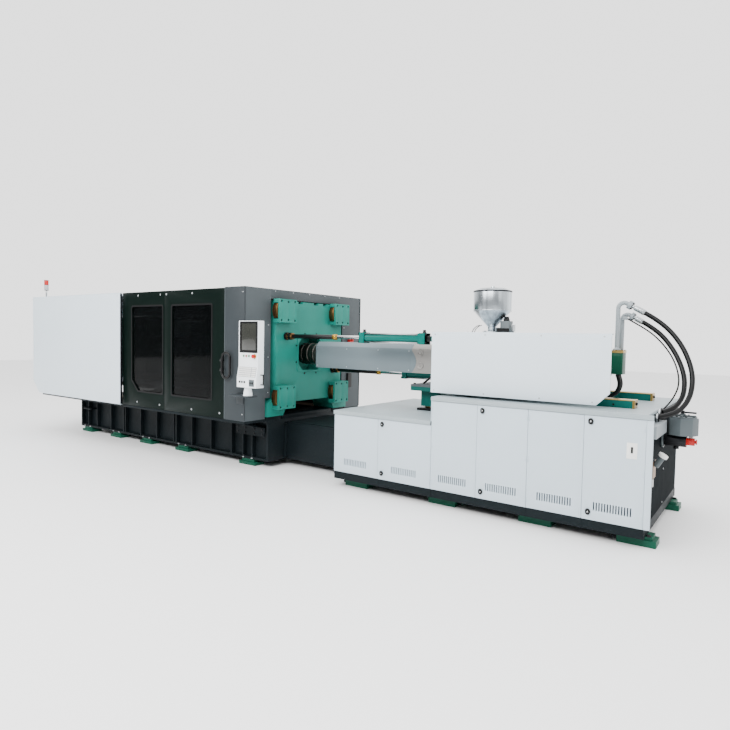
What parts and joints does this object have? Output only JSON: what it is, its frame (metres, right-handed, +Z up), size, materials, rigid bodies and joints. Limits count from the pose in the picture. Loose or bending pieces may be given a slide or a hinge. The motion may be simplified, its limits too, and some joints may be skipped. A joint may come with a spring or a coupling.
{
  "type": "injection moulding machine",
  "caption": "Horizontal injection moulding machine: guarded clamp unit with sliding doors, moving platen, injection carriage, hopper and cabinet base.",
  "frame": {"origin": "on the floor, under the middle of the machine's bounding box", "axes": "+X from the clamp end towards the injection end, +Y away from the operator's side, +Z up"},
  "size_m": [9.782, 2.509, 2.536],
  "materials": {
    "white_paint": "semi-gloss powder coat",
    "door_paint": "satin dark grey-green",
    "tinted_pane": "tinted, glossy",
    "grey_paint": "satin mid grey",
    "bed_paint": "satin blue-black",
    "green_paint": "semi-gloss sea green",
    "foot_paint": "semi-gloss green",
    "bronze": "dull bronze",
    "bright_steel": "ground and polished",
    "dark_steel": "blackened",
    "machined_steel": "brushed",
    "stainless": "brushed stainless",
    "cover_paint": "satin light grey",
    "top_paint": "satin pale grey",
    "panel_paint": "semi-gloss white",
    "screen": "glossy dark olive-grey",
    "red_button": "glossy red",
    "green_button": "glossy green",
    "black_plastic": "glossy black",
    "white_plastic": "matt white",
    "fitting_paint": "satin light grey",
    "hose_rubber": "smooth black",
    "cast_grey": "painted grey casting"
  },
  "bodies": {
    "machine": {"base_feet": "foot_paint", "base_frame": "white_paint", "base_panels": "white_paint", "base_tops": "top_paint", "bed_extension": "bed_paint", "bed_pads": "foot_paint", "carriage_rods": "bright_steel", "clamp_bed": "bed_paint", "clamp_cylinder": "green_paint", "cylinder_platen": "green_paint", "fixed_platen": "green_paint", "guard_deck": "grey_paint", "guard_frame": "grey_paint", "guide_rails": "green_paint", "hood_panels": "white_paint", "hose_lower": "hose_rubber", "hose_upper": "hose_rubber", "lifting_hooks": "bed_paint", "nut_boxes": "green_paint", "panel_bracket": "panel_paint", "pedestal": "green_paint", "signal_cable": "hose_rubber", "signal_light": "red_button", "socket_screws": "dark_steel", "tank_fittings": "fitting_paint", "tie_bar_nuts": "bronze", "tie_bars": "bright_steel", "wear_rails": "bronze"},
    "front_door": {"front_door": "door_paint", "front_window": "tinted_pane"},
    "rear_door": {"rear_door": "door_paint", "rear_window": "tinted_pane"},
    "moving_platen": {"moving_platen": "green_paint", "clamp_ram": "bright_steel"},
    "operator_panel": {"panel_case": "panel_paint", "panel_screen": "screen"},
    "emergency_stop": {"panel_stop": "red_button"},
    "push_button_1": {"panel_button_1": "green_button"},
    "push_button_2": {"panel_button_2": "red_button"},
    "push_button_3": {"panel_button_3": "green_button"},
    "carriage": {"barrel": "dark_steel", "barrel_covers": "cover_paint", "injection_housing": "green_paint", "motor_block": "cast_grey", "supply_pipes": "fitting_paint", "injection_cover": "white_paint", "hopper": "stainless", "carriage_cylinders": "green_paint", "motor_hoses": "hose_rubber"},
    "screw": {"screw": "machined_steel"},
    "hopper_lid": {"hopper_lid": "machined_steel"},
    "main_switch": {"main_switch": "black_plastic"},
    "filter_handle": {"filter_handle": "fitting_paint"},
    "filler_cap": {"filler_cap": "white_plastic"},
    "cabinet_door_1": {"cabinet_door_1": "white_paint"},
    "cabinet_door_2": {"cabinet_door_2": "white_paint"},
    "cabinet_door_3": {"cabinet_door_3": "white_paint"},
    "cabinet_door_4": {"cabinet_door_4": "white_paint"},
    "cabinet_door_5": {"cabinet_door_5": "white_paint"},
    "cabinet_door_6": {"cabinet_door_6": "white_paint"}
  },
  "joints": [
    {"name": "front_door_slide", "type": "slide", "parent": "machine", "child": "front_door", "axis": [-1, 0, 0], "range_m": [0, 2.1]},
    {"name": "rear_door_slide", "type": "slide", "parent": "machine", "child": "rear_door", "axis": [-1, 0, 0], "range_m": [0, 2.1]},
    {"name": "clamp_stroke", "type": "slide", "parent": "machine", "child": "moving_platen", "axis": [-1, 0, 0], "range_m": [-0.2, 0.75]},
    {"name": "panel_swivel", "type": "hinge", "parent": "machine", "child": "operator_panel", "pos_m": [0.436, -1.1755, 1], "axis": [0, 0, 1], "range_deg": [0, 80]},
    {"name": "emergency_stop_press", "type": "slide", "parent": "operator_panel", "child": "emergency_stop", "axis": [0, 1, 0], "range_m": [0, 0.005], "stiffness_N_per_m": 400},
    {"name": "push_button_1_press", "type": "slide", "parent": "operator_panel", "child": "push_button_1", "axis": [0, 1, 0], "range_m": [0, 0.004], "stiffness_N_per_m": 200},
    {"name": "push_button_2_press", "type": "slide", "parent": "operator_panel", "child": "push_button_2", "axis": [0, 1, 0], "range_m": [0, 0.004], "stiffness_N_per_m": 200},
    {"name": "push_button_3_press", "type": "slide", "parent": "operator_panel", "child": "push_button_3", "axis": [0, 1, 0], "range_m": [0, 0.004], "stiffness_N_per_m": 200},
    {"name": "carriage_stroke", "type": "slide", "parent": "machine", "child": "carriage", "axis": [1, 0, 0], "range_m": [0, 0.32], "deforming": ["hose_upper", "hose_lower", "signal_cable"]},
    {"name": "screw_turn", "type": "hinge", "parent": "carriage", "child": "screw", "pos_m": [2.136, 0.0495, 1.437], "axis": [1, 0, 0], "continuous": true},
    {"name": "lid_hinge", "type": "hinge", "parent": "carriage", "child": "hopper_lid", "pos_m": [2.901, 0.2545, 2.1904], "axis": [-1, 0, 0], "range_deg": [0, 100]},
    {"name": "cabinet_door_1_hinge", "type": "hinge", "parent": "machine", "child": "cabinet_door_1", "pos_m": [1.4375, -0.8045, 0.5], "axis": [0, 0, 1], "range_deg": [-110, 0]},
    {"name": "cabinet_door_2_hinge", "type": "hinge", "parent": "machine", "child": "cabinet_door_2", "pos_m": [2.6615, -0.8045, 0.5], "axis": [0, 0, 1], "range_deg": [0, 110]},
    {"name": "cabinet_door_3_hinge", "type": "hinge", "parent": "machine", "child": "cabinet_door_3", "pos_m": [2.6645, -0.8045, 0.5], "axis": [0, 0, 1], "range_deg": [-110, 0]},
    {"name": "cabinet_door_4_hinge", "type": "hinge", "parent": "machine", "child": "cabinet_door_4", "pos_m": [3.6385, -0.8045, 0.5], "axis": [0, 0, 1], "range_deg": [0, 110]},
    {"name": "cabinet_door_5_hinge", "type": "hinge", "parent": "machine", "child": "cabinet_door_5", "pos_m": [3.6415, -0.8045, 0.5], "axis": [0, 0, 1], "range_deg": [-110, 0]},
    {"name": "cabinet_door_6_hinge", "type": "hinge", "parent": "machine", "child": "cabinet_door_6", "pos_m": [4.6005, -0.8045, 0.5], "axis": [0, 0, 1], "range_deg": [0, 110]},
    {"name": "main_switch_rock", "type": "hinge", "parent": "cabinet_door_6", "child": "main_switch", "pos_m": [4.5005, -0.8005, 0.802], "axis": [1, 0, 0], "range_deg": [-8, 8]},
    {"name": "filter_handle_turn", "type": "hinge", "parent": "machine", "child": "filter_handle", "pos_m": [4.766, -0.1005, 1.064], "axis": [0, 0, 1], "continuous": true},
    {"name": "filler_cap_turn", "type": "hinge", "parent": "machine", "child": "filler_cap", "pos_m": [4.678, -0.5105, 0.7235], "axis": [0.5, 0, 0.866], "continuous": true}
  ]
}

▸ Problem details
Please set down the whole listing above without altering a single line.

▸ Output below
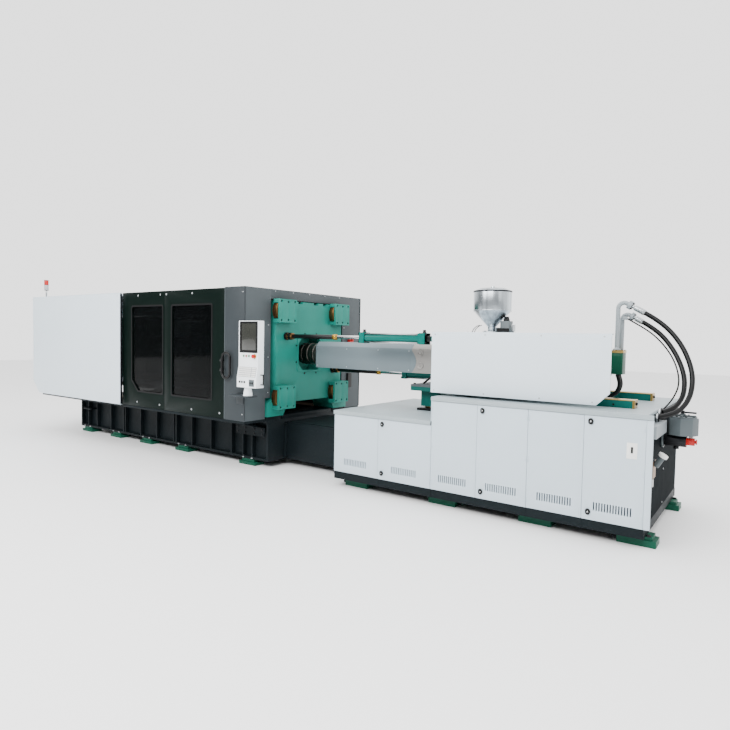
What parts and joints does this object have? Output only JSON: what it is, its frame (metres, right-handed, +Z up), size, materials, rigid bodies and joints. Limits count from the pose in the picture. Loose or bending pieces may be given a slide or a hinge. The motion may be simplified, its limits too, and some joints may be skipped. A joint may come with a spring or a coupling.
{
  "type": "injection moulding machine",
  "caption": "Horizontal injection moulding machine: guarded clamp unit with sliding doors, moving platen, injection carriage, hopper and cabinet base.",
  "frame": {"origin": "on the floor, under the middle of the machine's bounding box", "axes": "+X from the clamp end towards the injection end, +Y away from the operator's side, +Z up"},
  "size_m": [9.782, 2.509, 2.536],
  "materials": {
    "white_paint": "semi-gloss powder coat",
    "door_paint": "satin dark grey-green",
    "tinted_pane": "tinted, glossy",
    "grey_paint": "satin mid grey",
    "bed_paint": "satin blue-black",
    "green_paint": "semi-gloss sea green",
    "foot_paint": "semi-gloss green",
    "bronze": "dull bronze",
    "bright_steel": "ground and polished",
    "dark_steel": "blackened",
    "machined_steel": "brushed",
    "stainless": "brushed stainless",
    "cover_paint": "satin light grey",
    "top_paint": "satin pale grey",
    "panel_paint": "semi-gloss white",
    "screen": "glossy dark olive-grey",
    "red_button": "glossy red",
    "green_button": "glossy green",
    "black_plastic": "glossy black",
    "white_plastic": "matt white",
    "fitting_paint": "satin light grey",
    "hose_rubber": "smooth black",
    "cast_grey": "painted grey casting"
  },
  "bodies": {
    "machine": {"base_feet": "foot_paint", "base_frame": "white_paint", "base_panels": "white_paint", "base_tops": "top_paint", "bed_extension": "bed_paint", "bed_pads": "foot_paint", "carriage_rods": "bright_steel", "clamp_bed": "bed_paint", "clamp_cylinder": "green_paint", "cylinder_platen": "green_paint", "fixed_platen": "green_paint", "guard_deck": "grey_paint", "guard_frame": "grey_paint", "guide_rails": "green_paint", "hood_panels": "white_paint", "hose_lower": "hose_rubber", "hose_upper": "hose_rubber", "lifting_hooks": "bed_paint", "nut_boxes": "green_paint", "panel_bracket": "panel_paint", "pedestal": "green_paint", "signal_cable": "hose_rubber", "signal_light": "red_button", "socket_screws": "dark_steel", "tank_fittings": "fitting_paint", "tie_bar_nuts": "bronze", "tie_bars": "bright_steel", "wear_rails": "bronze"},
    "front_door": {"front_door": "door_paint", "front_window": "tinted_pane"},
    "rear_door": {"rear_door": "door_paint", "rear_window": "tinted_pane"},
    "moving_platen": {"moving_platen": "green_paint", "clamp_ram": "bright_steel"},
    "operator_panel": {"panel_case": "panel_paint", "panel_screen": "screen"},
    "emergency_stop": {"panel_stop": "red_button"},
    "push_button_1": {"panel_button_1": "green_button"},
    "push_button_2": {"panel_button_2": "red_button"},
    "push_button_3": {"panel_button_3": "green_button"},
    "carriage": {"barrel": "dark_steel", "barrel_covers": "cover_paint", "injection_housing": "green_paint", "motor_block": "cast_grey", "supply_pipes": "fitting_paint", "injection_cover": "white_paint", "hopper": "stainless", "carriage_cylinders": "green_paint", "motor_hoses": "hose_rubber"},
    "screw": {"screw": "machined_steel"},
    "hopper_lid": {"hopper_lid": "machined_steel"},
    "main_switch": {"main_switch": "black_plastic"},
    "filter_handle": {"filter_handle": "fitting_paint"},
    "filler_cap": {"filler_cap": "white_plastic"},
    "cabinet_door_1": {"cabinet_door_1": "white_paint"},
    "cabinet_door_2": {"cabinet_door_2": "white_paint"},
    "cabinet_door_3": {"cabinet_door_3": "white_paint"},
    "cabinet_door_4": {"cabinet_door_4": "white_paint"},
    "cabinet_door_5": {"cabinet_door_5": "white_paint"},
    "cabinet_door_6": {"cabinet_door_6": "white_paint"}
  },
  "joints": [
    {"name": "front_door_slide", "type": "slide", "parent": "machine", "child": "front_door", "axis": [-1, 0, 0], "range_m": [0, 2.1]},
    {"name": "rear_door_slide", "type": "slide", "parent": "machine", "child": "rear_door", "axis": [-1, 0, 0], "range_m": [0, 2.1]},
    {"name": "clamp_stroke", "type": "slide", "parent": "machine", "child": "moving_platen", "axis": [-1, 0, 0], "range_m": [-0.2, 0.75]},
    {"name": "panel_swivel", "type": "hinge", "parent": "machine", "child": "operator_panel", "pos_m": [0.436, -1.1755, 1], "axis": [0, 0, 1], "range_deg": [0, 80]},
    {"name": "emergency_stop_press", "type": "slide", "parent": "operator_panel", "child": "emergency_stop", "axis": [0, 1, 0], "range_m": [0, 0.005], "stiffness_N_per_m": 400},
    {"name": "push_button_1_press", "type": "slide", "parent": "operator_panel", "child": "push_button_1", "axis": [0, 1, 0], "range_m": [0, 0.004], "stiffness_N_per_m": 200},
    {"name": "push_button_2_press", "type": "slide", "parent": "operator_panel", "child": "push_button_2", "axis": [0, 1, 0], "range_m": [0, 0.004], "stiffness_N_per_m": 200},
    {"name": "push_button_3_press", "type": "slide", "parent": "operator_panel", "child": "push_button_3", "axis": [0, 1, 0], "range_m": [0, 0.004], "stiffness_N_per_m": 200},
    {"name": "carriage_stroke", "type": "slide", "parent": "machine", "child": "carriage", "axis": [1, 0, 0], "range_m": [0, 0.32], "deforming": ["hose_upper", "hose_lower", "signal_cable"]},
    {"name": "screw_turn", "type": "hinge", "parent": "carriage", "child": "screw", "pos_m": [2.136, 0.0495, 1.437], "axis": [1, 0, 0], "continuous": true},
    {"name": "lid_hinge", "type": "hinge", "parent": "carriage", "child": "hopper_lid", "pos_m": [2.901, 0.2545, 2.1904], "axis": [-1, 0, 0], "range_deg": [0, 100]},
    {"name": "cabinet_door_1_hinge", "type": "hinge", "parent": "machine", "child": "cabinet_door_1", "pos_m": [1.4375, -0.8045, 0.5], "axis": [0, 0, 1], "range_deg": [-110, 0]},
    {"name": "cabinet_door_2_hinge", "type": "hinge", "parent": "machine", "child": "cabinet_door_2", "pos_m": [2.6615, -0.8045, 0.5], "axis": [0, 0, 1], "range_deg": [0, 110]},
    {"name": "cabinet_door_3_hinge", "type": "hinge", "parent": "machine", "child": "cabinet_door_3", "pos_m": [2.6645, -0.8045, 0.5], "axis": [0, 0, 1], "range_deg": [-110, 0]},
    {"name": "cabinet_door_4_hinge", "type": "hinge", "parent": "machine", "child": "cabinet_door_4", "pos_m": [3.6385, -0.8045, 0.5], "axis": [0, 0, 1], "range_deg": [0, 110]},
    {"name": "cabinet_door_5_hinge", "type": "hinge", "parent": "machine", "child": "cabinet_door_5", "pos_m": [3.6415, -0.8045, 0.5], "axis": [0, 0, 1], "range_deg": [-110, 0]},
    {"name": "cabinet_door_6_hinge", "type": "hinge", "parent": "machine", "child": "cabinet_door_6", "pos_m": [4.6005, -0.8045, 0.5], "axis": [0, 0, 1], "range_deg": [0, 110]},
    {"name": "main_switch_rock", "type": "hinge", "parent": "cabinet_door_6", "child": "main_switch", "pos_m": [4.5005, -0.8005, 0.802], "axis": [1, 0, 0], "range_deg": [-8, 8]},
    {"name": "filter_handle_turn", "type": "hinge", "parent": "machine", "child": "filter_handle", "pos_m": [4.766, -0.1005, 1.064], "axis": [0, 0, 1], "continuous": true},
    {"name": "filler_cap_turn", "type": "hinge", "parent": "machine", "child": "filler_cap", "pos_m": [4.678, -0.5105, 0.7235], "axis": [0.5, 0, 0.866], "continuous": true}
  ]
}